## START

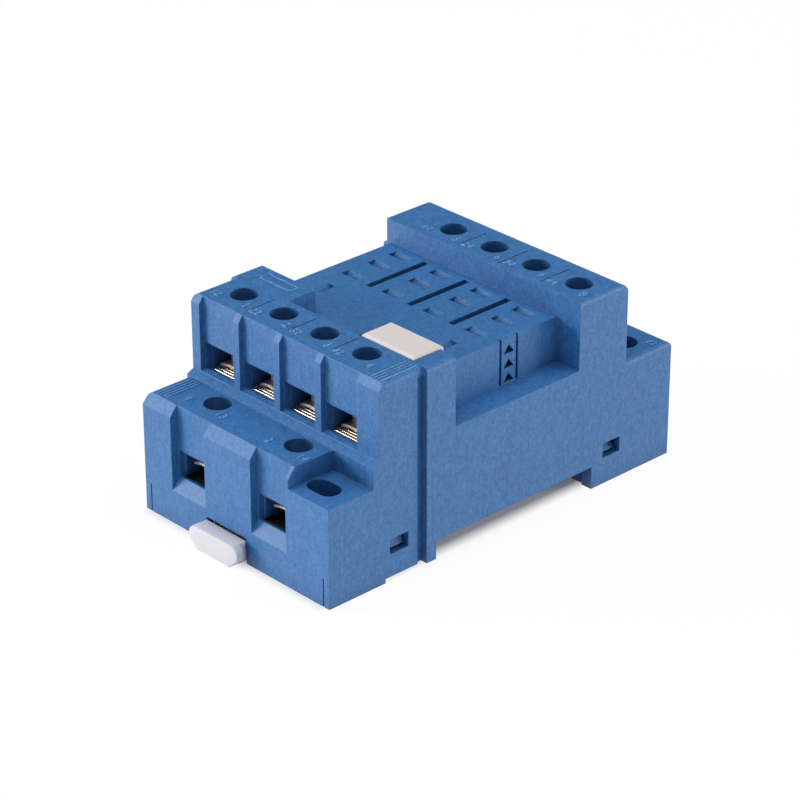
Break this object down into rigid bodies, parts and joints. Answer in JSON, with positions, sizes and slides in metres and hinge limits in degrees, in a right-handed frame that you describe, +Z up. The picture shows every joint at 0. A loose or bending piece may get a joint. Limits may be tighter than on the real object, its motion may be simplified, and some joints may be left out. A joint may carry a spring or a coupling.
{
  "type": "relay socket",
  "caption": "Screw terminal socket for a plug-in relay: stepped plastic body with wire pockets, blade slots, a rail channel and a sliding rail clip.",
  "frame": {"origin": "middle of the base's bounding rectangle, on the plane the feet stand on", "axes": "+Z up out of the relay seat, +Y along the body from the coil end to the far end, +X to the side with the finger recess and the panel slot"},
  "size_m": [0.0476, 0.081, 0.0366],
  "materials": {
    "housing_plastic": "fine grained matt",
    "cover_plastic": "matt",
    "clip_plastic": "satin, slightly translucent",
    "tag_plastic": "smooth",
    "terminal_metal": "bright plated",
    "clamp_metal": "bright plated",
    "screw_metal": "zinc plated"
  },
  "bodies": {
    "socket": {"housing": "housing_plastic", "base_cover": "cover_plastic", "marker_tag": "tag_plastic", "terminal_coil_1": "terminal_metal", "terminal_coil_2": "terminal_metal", "terminal_front_1": "terminal_metal", "terminal_front_2": "terminal_metal", "terminal_front_3": "terminal_metal", "terminal_front_4": "terminal_metal", "terminal_rear_upper_1": "terminal_metal", "terminal_rear_upper_2": "terminal_metal", "terminal_rear_upper_3": "terminal_metal", "terminal_rear_upper_4": "terminal_metal", "terminal_rear_lower_1": "terminal_metal", "terminal_rear_lower_2": "terminal_metal", "terminal_rear_lower_3": "terminal_metal", "terminal_rear_lower_4": "terminal_metal"},
    "clip": {"rail_clip": "clip_plastic"},
    "clamp_coil_1": {"clamp_plate_coil_1": "clamp_metal"},
    "screw_coil_1": {"clamp_screw_coil_1": "screw_metal"},
    "clamp_coil_2": {"clamp_plate_coil_2": "clamp_metal"},
    "screw_coil_2": {"clamp_screw_coil_2": "screw_metal"},
    "clamp_front_1": {"clamp_plate_front_1": "clamp_metal"},
    "screw_front_1": {"clamp_screw_front_1": "screw_metal"},
    "clamp_front_2": {"clamp_plate_front_2": "clamp_metal"},
    "screw_front_2": {"clamp_screw_front_2": "screw_metal"},
    "clamp_front_3": {"clamp_plate_front_3": "clamp_metal"},
    "screw_front_3": {"clamp_screw_front_3": "screw_metal"},
    "clamp_front_4": {"clamp_plate_front_4": "clamp_metal"},
    "screw_front_4": {"clamp_screw_front_4": "screw_metal"},
    "clamp_rear_upper_1": {"clamp_plate_rear_upper_1": "clamp_metal"},
    "screw_rear_upper_1": {"clamp_screw_rear_upper_1": "screw_metal"},
    "clamp_rear_upper_2": {"clamp_plate_rear_upper_2": "clamp_metal"},
    "screw_rear_upper_2": {"clamp_screw_rear_upper_2": "screw_metal"},
    "clamp_rear_upper_3": {"clamp_plate_rear_upper_3": "clamp_metal"},
    "screw_rear_upper_3": {"clamp_screw_rear_upper_3": "screw_metal"},
    "clamp_rear_upper_4": {"clamp_plate_rear_upper_4": "clamp_metal"},
    "screw_rear_upper_4": {"clamp_screw_rear_upper_4": "screw_metal"},
    "clamp_rear_lower_1": {"clamp_plate_rear_lower_1": "clamp_metal"},
    "screw_rear_lower_1": {"clamp_screw_rear_lower_1": "screw_metal"},
    "clamp_rear_lower_2": {"clamp_plate_rear_lower_2": "clamp_metal"},
    "screw_rear_lower_2": {"clamp_screw_rear_lower_2": "screw_metal"},
    "clamp_rear_lower_3": {"clamp_plate_rear_lower_3": "clamp_metal"},
    "screw_rear_lower_3": {"clamp_screw_rear_lower_3": "screw_metal"},
    "clamp_rear_lower_4": {"clamp_plate_rear_lower_4": "clamp_metal"},
    "screw_rear_lower_4": {"clamp_screw_rear_lower_4": "screw_metal"}
  },
  "joints": [
    {"name": "rail_clip_pull", "type": "slide", "parent": "socket", "child": "clip", "axis": [0, -1, 0], "range_m": [0, 0.0025], "stiffness_N_per_m": 200},
    {"name": "clamp_coil_1_lift", "type": "slide", "parent": "socket", "child": "clamp_coil_1", "axis": [0, 0, 1], "range_m": [-0.0018, 0]},
    {"name": "screw_coil_1_turn", "type": "hinge", "parent": "clamp_coil_1", "child": "screw_coil_1", "pos_m": [-0.0116, -0.0307, 0.0134], "axis": [0, 0, 1], "range_deg": [-1296.5, 0]},
    {"name": "clamp_coil_2_lift", "type": "slide", "parent": "socket", "child": "clamp_coil_2", "axis": [0, 0, 1], "range_m": [-0.0018, 0]},
    {"name": "screw_coil_2_turn", "type": "hinge", "parent": "clamp_coil_2", "child": "screw_coil_2", "pos_m": [0.0084, -0.0307, 0.0134], "axis": [0, 0, 1], "range_deg": [-1296.5, 0]},
    {"name": "clamp_front_1_lift", "type": "slide", "parent": "socket", "child": "clamp_front_1", "axis": [0, 0, 1], "range_m": [0, 0.0018]},
    {"name": "screw_front_1_turn", "type": "hinge", "parent": "clamp_front_1", "child": "screw_front_1", "pos_m": [-0.0166, -0.0203, 0.028], "axis": [0, 0, 1], "range_deg": [0, 1296.5]},
    {"name": "clamp_front_2_lift", "type": "slide", "parent": "socket", "child": "clamp_front_2", "axis": [0, 0, 1], "range_m": [0, 0.0018]},
    {"name": "screw_front_2_turn", "type": "hinge", "parent": "clamp_front_2", "child": "screw_front_2", "pos_m": [-0.0066, -0.0203, 0.028], "axis": [0, 0, 1], "range_deg": [0, 1296.5]},
    {"name": "clamp_front_3_lift", "type": "slide", "parent": "socket", "child": "clamp_front_3", "axis": [0, 0, 1], "range_m": [0, 0.0018]},
    {"name": "screw_front_3_turn", "type": "hinge", "parent": "clamp_front_3", "child": "screw_front_3", "pos_m": [0.0034, -0.0203, 0.028], "axis": [0, 0, 1], "range_deg": [0, 1296.5]},
    {"name": "clamp_front_4_lift", "type": "slide", "parent": "socket", "child": "clamp_front_4", "axis": [0, 0, 1], "range_m": [0, 0.0018]},
    {"name": "screw_front_4_turn", "type": "hinge", "parent": "clamp_front_4", "child": "screw_front_4", "pos_m": [0.0134, -0.0203, 0.028], "axis": [0, 0, 1], "range_deg": [0, 1296.5]},
    {"name": "clamp_rear_upper_1_lift", "type": "slide", "parent": "socket", "child": "clamp_rear_upper_1", "axis": [0, 0, 1], "range_m": [0, 0.0018]},
    {"name": "screw_rear_upper_1_turn", "type": "hinge", "parent": "clamp_rear_upper_1", "child": "screw_rear_upper_1", "pos_m": [-0.0116, 0.023, 0.028], "axis": [0, 0, 1], "range_deg": [0, 1296.5]},
    {"name": "clamp_rear_upper_2_lift", "type": "slide", "parent": "socket", "child": "clamp_rear_upper_2", "axis": [0, 0, 1], "range_m": [0, 0.0018]},
    {"name": "screw_rear_upper_2_turn", "type": "hinge", "parent": "clamp_rear_upper_2", "child": "screw_rear_upper_2", "pos_m": [-0.0016, 0.023, 0.028], "axis": [0, 0, 1], "range_deg": [0, 1296.5]},
    {"name": "clamp_rear_upper_3_lift", "type": "slide", "parent": "socket", "child": "clamp_rear_upper_3", "axis": [0, 0, 1], "range_m": [0, 0.0018]},
    {"name": "screw_rear_upper_3_turn", "type": "hinge", "parent": "clamp_rear_upper_3", "child": "screw_rear_upper_3", "pos_m": [0.0084, 0.023, 0.028], "axis": [0, 0, 1], "range_deg": [0, 1296.5]},
    {"name": "clamp_rear_upper_4_lift", "type": "slide", "parent": "socket", "child": "clamp_rear_upper_4", "axis": [0, 0, 1], "range_m": [0, 0.0018]},
    {"name": "screw_rear_upper_4_turn", "type": "hinge", "parent": "clamp_rear_upper_4", "child": "screw_rear_upper_4", "pos_m": [0.0184, 0.023, 0.028], "axis": [0, 0, 1], "range_deg": [0, 1296.5]},
    {"name": "clamp_rear_lower_1_lift", "type": "slide", "parent": "socket", "child": "clamp_rear_lower_1", "axis": [0, 0, 1], "range_m": [0, 0.0018]},
    {"name": "screw_rear_lower_1_turn", "type": "hinge", "parent": "clamp_rear_lower_1", "child": "screw_rear_lower_1", "pos_m": [-0.0116, 0.0343, 0.0134], "axis": [0, 0, 1], "range_deg": [0, 1296.5]},
    {"name": "clamp_rear_lower_2_lift", "type": "slide", "parent": "socket", "child": "clamp_rear_lower_2", "axis": [0, 0, 1], "range_m": [0, 0.0018]},
    {"name": "screw_rear_lower_2_turn", "type": "hinge", "parent": "clamp_rear_lower_2", "child": "screw_rear_lower_2", "pos_m": [-0.0016, 0.0343, 0.0134], "axis": [0, 0, 1], "range_deg": [0, 1296.5]},
    {"name": "clamp_rear_lower_3_lift", "type": "slide", "parent": "socket", "child": "clamp_rear_lower_3", "axis": [0, 0, 1], "range_m": [0, 0.0018]},
    {"name": "screw_rear_lower_3_turn", "type": "hinge", "parent": "clamp_rear_lower_3", "child": "screw_rear_lower_3", "pos_m": [0.0084, 0.0343, 0.0134], "axis": [0, 0, 1], "range_deg": [0, 1296.5]},
    {"name": "clamp_rear_lower_4_lift", "type": "slide", "parent": "socket", "child": "clamp_rear_lower_4", "axis": [0, 0, 1], "range_m": [0, 0.0018]},
    {"name": "screw_rear_lower_4_turn", "type": "hinge", "parent": "clamp_rear_lower_4", "child": "screw_rear_lower_4", "pos_m": [0.0184, 0.0343, 0.0134], "axis": [0, 0, 1], "range_deg": [0, 1296.5]}
  ],
  "couplings": [
    {"joint": "screw_coil_1_turn", "follows": "clamp_coil_1_lift", "rad_per_m": 12566},
    {"joint": "screw_coil_2_turn", "follows": "clamp_coil_2_lift", "rad_per_m": 12566},
    {"joint": "screw_front_1_turn", "follows": "clamp_front_1_lift", "rad_per_m": 12566},
    {"joint": "screw_front_2_turn", "follows": "clamp_front_2_lift", "rad_per_m": 12566},
    {"joint": "screw_front_3_turn", "follows": "clamp_front_3_lift", "rad_per_m": 12566},
    {"joint": "screw_front_4_turn", "follows": "clamp_front_4_lift", "rad_per_m": 12566},
    {"joint": "screw_rear_upper_1_turn", "follows": "clamp_rear_upper_1_lift", "rad_per_m": 12566},
    {"joint": "screw_rear_upper_2_turn", "follows": "clamp_rear_upper_2_lift", "rad_per_m": 12566},
    {"joint": "screw_rear_upper_3_turn", "follows": "clamp_rear_upper_3_lift", "rad_per_m": 12566},
    {"joint": "screw_rear_upper_4_turn", "follows": "clamp_rear_upper_4_lift", "rad_per_m": 12566},
    {"joint": "screw_rear_lower_1_turn", "follows": "clamp_rear_lower_1_lift", "rad_per_m": 12566},
    {"joint": "screw_rear_lower_2_turn", "follows": "clamp_rear_lower_2_lift", "rad_per_m": 12566},
    {"joint": "screw_rear_lower_3_turn", "follows": "clamp_rear_lower_3_lift", "rad_per_m": 12566},
    {"joint": "screw_rear_lower_4_turn", "follows": "clamp_rear_lower_4_lift", "rad_per_m": 12566}
  ]
}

## END

(Instructions for the task): Point out every line holding the string "with" and copy it.

(Exercise response):
Break this object down into rigid bodies, parts and joints. Answer in JSON, with positions, sizes and slides in metres and hinge limits in degrees, in a right-handed frame that you describe, +Z up. The picture shows every joint at 0. A loose or bending piece may get a joint. Limits may be tighter than on the real object, its motion may be simplified, and some joints may be left out. A joint may carry a spring or a coupling.
  "caption": "Screw terminal socket for a plug-in relay: stepped plastic body with wire pockets, blade slots, a rail channel and a sliding rail clip.",
  "frame": {"origin": "middle of the base's bounding rectangle, on the plane the feet stand on", "axes": "+Z up out of the relay seat, +Y along the body from the coil end to the far end, +X to the side with the finger recess and the panel slot"},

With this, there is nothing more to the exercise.